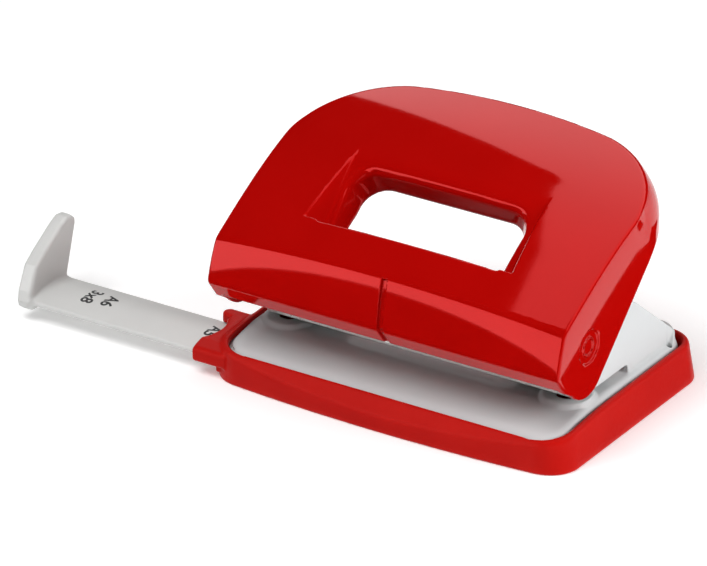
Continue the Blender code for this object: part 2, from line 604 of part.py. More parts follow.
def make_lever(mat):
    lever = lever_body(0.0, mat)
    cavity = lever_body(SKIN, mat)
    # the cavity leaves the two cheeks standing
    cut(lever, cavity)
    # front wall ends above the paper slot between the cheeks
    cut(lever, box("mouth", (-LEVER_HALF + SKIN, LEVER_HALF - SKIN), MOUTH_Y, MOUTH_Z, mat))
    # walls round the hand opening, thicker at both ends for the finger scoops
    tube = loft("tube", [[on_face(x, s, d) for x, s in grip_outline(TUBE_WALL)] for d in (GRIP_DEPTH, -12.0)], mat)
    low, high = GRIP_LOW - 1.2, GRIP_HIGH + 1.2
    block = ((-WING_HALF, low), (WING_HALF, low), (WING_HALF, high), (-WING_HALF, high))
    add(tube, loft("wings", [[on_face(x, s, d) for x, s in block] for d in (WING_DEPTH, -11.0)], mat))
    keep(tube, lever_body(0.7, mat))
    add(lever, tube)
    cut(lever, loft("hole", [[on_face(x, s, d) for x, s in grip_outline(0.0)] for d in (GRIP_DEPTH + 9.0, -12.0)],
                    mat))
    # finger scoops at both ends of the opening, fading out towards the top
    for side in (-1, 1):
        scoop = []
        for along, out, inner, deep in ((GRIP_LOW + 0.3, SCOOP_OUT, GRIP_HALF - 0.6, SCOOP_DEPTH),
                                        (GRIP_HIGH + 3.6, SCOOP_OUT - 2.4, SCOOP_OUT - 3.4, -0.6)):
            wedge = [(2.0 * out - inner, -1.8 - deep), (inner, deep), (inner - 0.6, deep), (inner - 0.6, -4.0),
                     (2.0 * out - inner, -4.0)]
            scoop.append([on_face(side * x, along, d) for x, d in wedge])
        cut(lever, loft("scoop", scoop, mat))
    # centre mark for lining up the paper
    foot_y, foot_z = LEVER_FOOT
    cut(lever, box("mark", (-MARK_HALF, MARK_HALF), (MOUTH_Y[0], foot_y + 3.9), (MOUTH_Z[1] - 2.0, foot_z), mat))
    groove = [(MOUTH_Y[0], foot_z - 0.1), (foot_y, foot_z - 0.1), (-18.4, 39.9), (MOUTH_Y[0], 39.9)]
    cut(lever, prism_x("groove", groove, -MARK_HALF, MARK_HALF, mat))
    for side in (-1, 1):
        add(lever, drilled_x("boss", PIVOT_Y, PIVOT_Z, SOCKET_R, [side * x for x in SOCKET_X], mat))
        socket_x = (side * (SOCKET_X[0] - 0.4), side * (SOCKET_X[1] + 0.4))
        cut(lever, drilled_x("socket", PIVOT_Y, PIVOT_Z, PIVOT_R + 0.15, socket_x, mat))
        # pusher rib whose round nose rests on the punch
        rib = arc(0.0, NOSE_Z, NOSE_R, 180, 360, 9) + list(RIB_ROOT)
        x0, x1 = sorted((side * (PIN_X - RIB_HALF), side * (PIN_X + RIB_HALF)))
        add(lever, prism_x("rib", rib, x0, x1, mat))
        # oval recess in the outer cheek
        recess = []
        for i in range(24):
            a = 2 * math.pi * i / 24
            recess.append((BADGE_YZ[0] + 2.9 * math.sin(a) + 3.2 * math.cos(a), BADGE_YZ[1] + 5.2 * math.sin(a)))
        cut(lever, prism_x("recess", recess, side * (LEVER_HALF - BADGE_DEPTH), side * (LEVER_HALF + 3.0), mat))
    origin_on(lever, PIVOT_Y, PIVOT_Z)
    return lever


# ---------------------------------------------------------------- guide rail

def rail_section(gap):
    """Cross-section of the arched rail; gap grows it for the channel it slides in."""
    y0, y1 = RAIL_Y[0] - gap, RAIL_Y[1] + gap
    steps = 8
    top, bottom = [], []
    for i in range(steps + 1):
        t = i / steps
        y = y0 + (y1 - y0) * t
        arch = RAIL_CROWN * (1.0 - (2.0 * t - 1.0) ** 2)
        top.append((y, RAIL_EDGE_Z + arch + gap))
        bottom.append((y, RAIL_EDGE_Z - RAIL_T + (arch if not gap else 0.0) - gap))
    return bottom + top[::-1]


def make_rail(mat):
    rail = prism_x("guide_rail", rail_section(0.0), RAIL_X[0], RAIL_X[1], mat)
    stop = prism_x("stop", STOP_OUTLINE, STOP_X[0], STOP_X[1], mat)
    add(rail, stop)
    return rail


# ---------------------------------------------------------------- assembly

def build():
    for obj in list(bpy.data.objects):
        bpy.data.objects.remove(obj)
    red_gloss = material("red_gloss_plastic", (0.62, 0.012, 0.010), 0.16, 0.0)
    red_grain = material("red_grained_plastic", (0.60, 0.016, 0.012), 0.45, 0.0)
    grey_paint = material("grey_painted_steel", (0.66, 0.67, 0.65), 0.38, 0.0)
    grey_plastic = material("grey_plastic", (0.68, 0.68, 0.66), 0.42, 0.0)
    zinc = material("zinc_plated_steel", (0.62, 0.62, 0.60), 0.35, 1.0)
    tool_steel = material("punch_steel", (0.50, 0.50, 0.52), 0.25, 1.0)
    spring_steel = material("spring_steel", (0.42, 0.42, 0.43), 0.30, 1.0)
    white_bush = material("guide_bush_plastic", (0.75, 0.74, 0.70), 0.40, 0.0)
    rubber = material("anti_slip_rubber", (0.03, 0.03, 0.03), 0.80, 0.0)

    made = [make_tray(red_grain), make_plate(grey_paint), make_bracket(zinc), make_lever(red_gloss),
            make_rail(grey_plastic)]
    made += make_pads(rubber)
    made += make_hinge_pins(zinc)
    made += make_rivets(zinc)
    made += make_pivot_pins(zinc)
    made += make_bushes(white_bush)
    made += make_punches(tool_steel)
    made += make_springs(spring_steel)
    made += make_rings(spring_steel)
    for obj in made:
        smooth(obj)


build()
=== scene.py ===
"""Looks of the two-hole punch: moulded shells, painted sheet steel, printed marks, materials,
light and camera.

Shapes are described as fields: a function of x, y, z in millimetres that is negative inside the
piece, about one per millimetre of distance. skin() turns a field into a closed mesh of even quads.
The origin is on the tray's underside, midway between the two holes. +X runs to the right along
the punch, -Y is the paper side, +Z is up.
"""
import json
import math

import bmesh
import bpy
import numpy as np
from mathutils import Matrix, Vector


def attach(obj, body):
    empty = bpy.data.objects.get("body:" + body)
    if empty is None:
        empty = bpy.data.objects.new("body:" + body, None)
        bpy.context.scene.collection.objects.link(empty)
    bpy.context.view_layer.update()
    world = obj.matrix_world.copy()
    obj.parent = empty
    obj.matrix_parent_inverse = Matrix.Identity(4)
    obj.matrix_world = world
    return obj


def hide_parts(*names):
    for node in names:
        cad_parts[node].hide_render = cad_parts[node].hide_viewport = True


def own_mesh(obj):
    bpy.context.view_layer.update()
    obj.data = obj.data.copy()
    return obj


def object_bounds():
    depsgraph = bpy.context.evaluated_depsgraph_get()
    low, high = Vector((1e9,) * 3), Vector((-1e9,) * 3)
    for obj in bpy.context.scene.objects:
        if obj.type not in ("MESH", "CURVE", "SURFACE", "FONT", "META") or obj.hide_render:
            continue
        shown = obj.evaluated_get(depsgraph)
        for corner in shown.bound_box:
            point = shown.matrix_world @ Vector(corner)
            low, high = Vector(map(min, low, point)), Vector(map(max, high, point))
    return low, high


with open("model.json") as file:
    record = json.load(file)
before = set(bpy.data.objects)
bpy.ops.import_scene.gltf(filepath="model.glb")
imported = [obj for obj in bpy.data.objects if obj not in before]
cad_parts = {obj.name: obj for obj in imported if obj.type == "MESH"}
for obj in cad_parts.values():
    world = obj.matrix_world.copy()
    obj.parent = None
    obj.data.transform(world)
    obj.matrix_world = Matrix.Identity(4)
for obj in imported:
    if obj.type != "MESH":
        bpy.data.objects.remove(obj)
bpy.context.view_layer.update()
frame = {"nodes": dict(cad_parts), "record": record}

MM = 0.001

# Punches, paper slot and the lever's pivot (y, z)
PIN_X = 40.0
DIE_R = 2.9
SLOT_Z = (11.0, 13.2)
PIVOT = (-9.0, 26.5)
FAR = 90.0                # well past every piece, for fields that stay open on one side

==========

▶ **PROBLEM STATEMENT**:
Extract, word for word, every line beginning with the one that holds "made += make_pads(rubber)" and concluding with the one that holds "depsgraph = bpy.context.evaluated_depsgraph_get()". Include both of those lines.

▶ **REPLY TO THE EXERCISE**:
    made += make_pads(rubber)
    made += make_hinge_pins(zinc)
    made += make_rivets(zinc)
    made += make_pivot_pins(zinc)
    made += make_bushes(white_bush)
    made += make_punches(tool_steel)
    made += make_springs(spring_steel)
    made += make_rings(spring_steel)
    for obj in made:
        smooth(obj)


build()
=== scene.py ===
"""Looks of the two-hole punch: moulded shells, painted sheet steel, printed marks, materials,
light and camera.

Shapes are described as fields: a function of x, y, z in millimetres that is negative inside the
piece, about one per millimetre of distance. skin() turns a field into a closed mesh of even quads.
The origin is on the tray's underside, midway between the two holes. +X runs to the right along
the punch, -Y is the paper side, +Z is up.
"""
import json
import math

import bmesh
import bpy
import numpy as np
from mathutils import Matrix, Vector


def attach(obj, body):
    empty = bpy.data.objects.get("body:" + body)
    if empty is None:
        empty = bpy.data.objects.new("body:" + body, None)
        bpy.context.scene.collection.objects.link(empty)
    bpy.context.view_layer.update()
    world = obj.matrix_world.copy()
    obj.parent = empty
    obj.matrix_parent_inverse = Matrix.Identity(4)
    obj.matrix_world = world
    return obj


def hide_parts(*names):
    for node in names:
        cad_parts[node].hide_render = cad_parts[node].hide_viewport = True


def own_mesh(obj):
    bpy.context.view_layer.update()
    obj.data = obj.data.copy()
    return obj


def object_bounds():
    depsgraph = bpy.context.evaluated_depsgraph_get()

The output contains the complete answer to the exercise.